- **Job**:
Everything from the first line to the line containing "leaves into one" is to be repeated exactly; nothing past it.

§ §

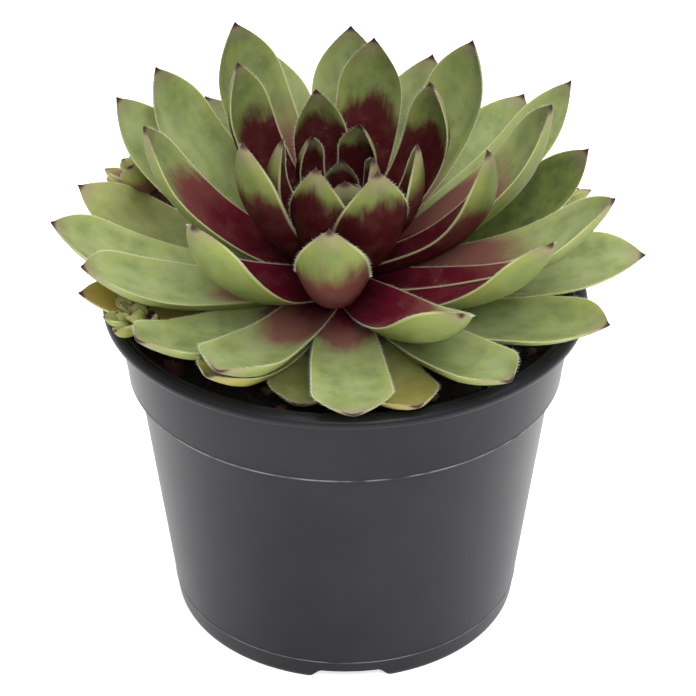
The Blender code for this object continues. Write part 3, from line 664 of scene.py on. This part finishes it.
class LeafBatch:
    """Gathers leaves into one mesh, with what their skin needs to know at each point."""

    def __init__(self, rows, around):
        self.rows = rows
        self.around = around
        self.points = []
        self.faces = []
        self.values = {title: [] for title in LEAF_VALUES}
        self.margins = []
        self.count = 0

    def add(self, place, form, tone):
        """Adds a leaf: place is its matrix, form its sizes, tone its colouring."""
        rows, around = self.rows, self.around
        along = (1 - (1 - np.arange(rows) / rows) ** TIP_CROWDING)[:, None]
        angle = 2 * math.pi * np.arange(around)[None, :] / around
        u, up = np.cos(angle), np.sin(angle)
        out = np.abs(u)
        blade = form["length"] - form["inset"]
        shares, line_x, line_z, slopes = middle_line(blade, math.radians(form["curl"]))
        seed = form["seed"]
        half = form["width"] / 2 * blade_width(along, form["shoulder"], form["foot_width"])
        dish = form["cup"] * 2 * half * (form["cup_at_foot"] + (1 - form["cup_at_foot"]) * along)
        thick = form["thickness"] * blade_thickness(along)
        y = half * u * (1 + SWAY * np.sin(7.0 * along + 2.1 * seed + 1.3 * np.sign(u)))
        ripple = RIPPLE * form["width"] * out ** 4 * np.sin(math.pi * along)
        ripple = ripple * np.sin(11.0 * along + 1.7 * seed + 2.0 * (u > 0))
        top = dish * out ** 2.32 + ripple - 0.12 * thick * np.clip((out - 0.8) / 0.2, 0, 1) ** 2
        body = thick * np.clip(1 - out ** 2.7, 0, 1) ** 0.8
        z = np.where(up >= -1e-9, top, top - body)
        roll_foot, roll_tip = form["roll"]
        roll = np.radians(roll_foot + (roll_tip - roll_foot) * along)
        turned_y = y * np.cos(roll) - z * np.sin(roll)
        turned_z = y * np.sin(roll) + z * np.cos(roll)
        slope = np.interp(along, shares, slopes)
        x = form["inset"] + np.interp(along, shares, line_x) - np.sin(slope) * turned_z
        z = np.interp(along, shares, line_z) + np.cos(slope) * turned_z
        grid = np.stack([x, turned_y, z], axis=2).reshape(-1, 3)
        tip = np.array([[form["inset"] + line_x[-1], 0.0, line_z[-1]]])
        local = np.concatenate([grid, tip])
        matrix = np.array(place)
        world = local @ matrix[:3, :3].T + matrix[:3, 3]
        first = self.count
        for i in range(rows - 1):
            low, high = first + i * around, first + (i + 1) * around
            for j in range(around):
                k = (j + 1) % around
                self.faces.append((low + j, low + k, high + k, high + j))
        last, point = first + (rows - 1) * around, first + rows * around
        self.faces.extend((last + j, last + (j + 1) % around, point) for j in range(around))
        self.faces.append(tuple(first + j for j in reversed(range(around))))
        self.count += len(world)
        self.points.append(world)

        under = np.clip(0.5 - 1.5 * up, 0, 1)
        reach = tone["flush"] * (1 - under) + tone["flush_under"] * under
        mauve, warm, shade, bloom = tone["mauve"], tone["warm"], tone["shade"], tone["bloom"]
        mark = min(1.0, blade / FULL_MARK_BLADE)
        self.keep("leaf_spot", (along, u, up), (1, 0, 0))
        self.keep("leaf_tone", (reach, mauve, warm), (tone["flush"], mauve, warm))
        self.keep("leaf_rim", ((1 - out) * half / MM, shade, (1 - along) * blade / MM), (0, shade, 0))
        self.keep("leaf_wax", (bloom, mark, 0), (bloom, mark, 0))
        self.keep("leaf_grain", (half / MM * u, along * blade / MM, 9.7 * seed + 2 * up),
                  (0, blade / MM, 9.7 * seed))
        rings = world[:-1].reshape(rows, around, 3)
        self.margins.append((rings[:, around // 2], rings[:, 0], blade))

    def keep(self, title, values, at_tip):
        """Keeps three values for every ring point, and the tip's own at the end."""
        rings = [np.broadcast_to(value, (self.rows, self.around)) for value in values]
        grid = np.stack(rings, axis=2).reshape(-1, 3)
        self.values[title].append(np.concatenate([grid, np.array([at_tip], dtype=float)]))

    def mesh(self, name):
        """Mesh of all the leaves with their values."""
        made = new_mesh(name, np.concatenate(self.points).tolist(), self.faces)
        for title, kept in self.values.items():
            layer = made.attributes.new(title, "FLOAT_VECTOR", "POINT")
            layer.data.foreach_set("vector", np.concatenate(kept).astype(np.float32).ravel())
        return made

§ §

- **Worked solution**:
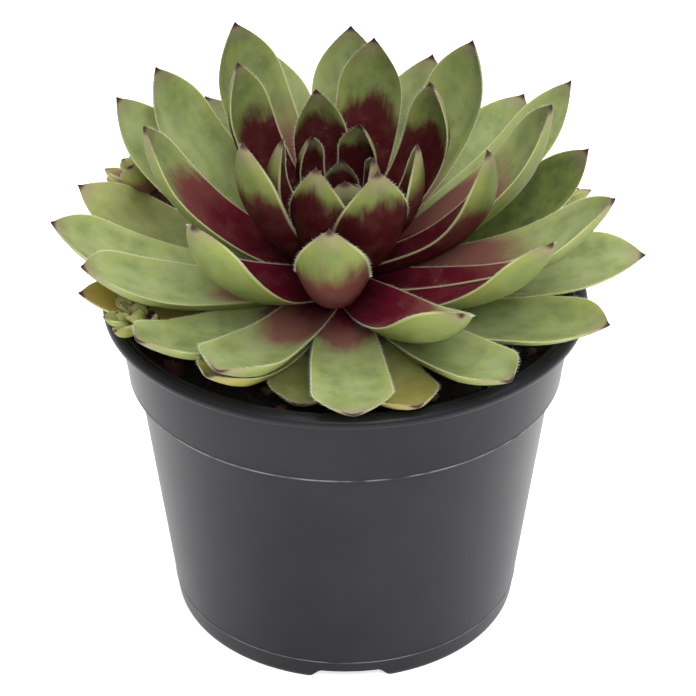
The Blender code for this object continues. Write part 3, from line 664 of scene.py on. This part finishes it.
class LeafBatch:
    """Gathers leaves into one mesh, with what their skin needs to know at each point."""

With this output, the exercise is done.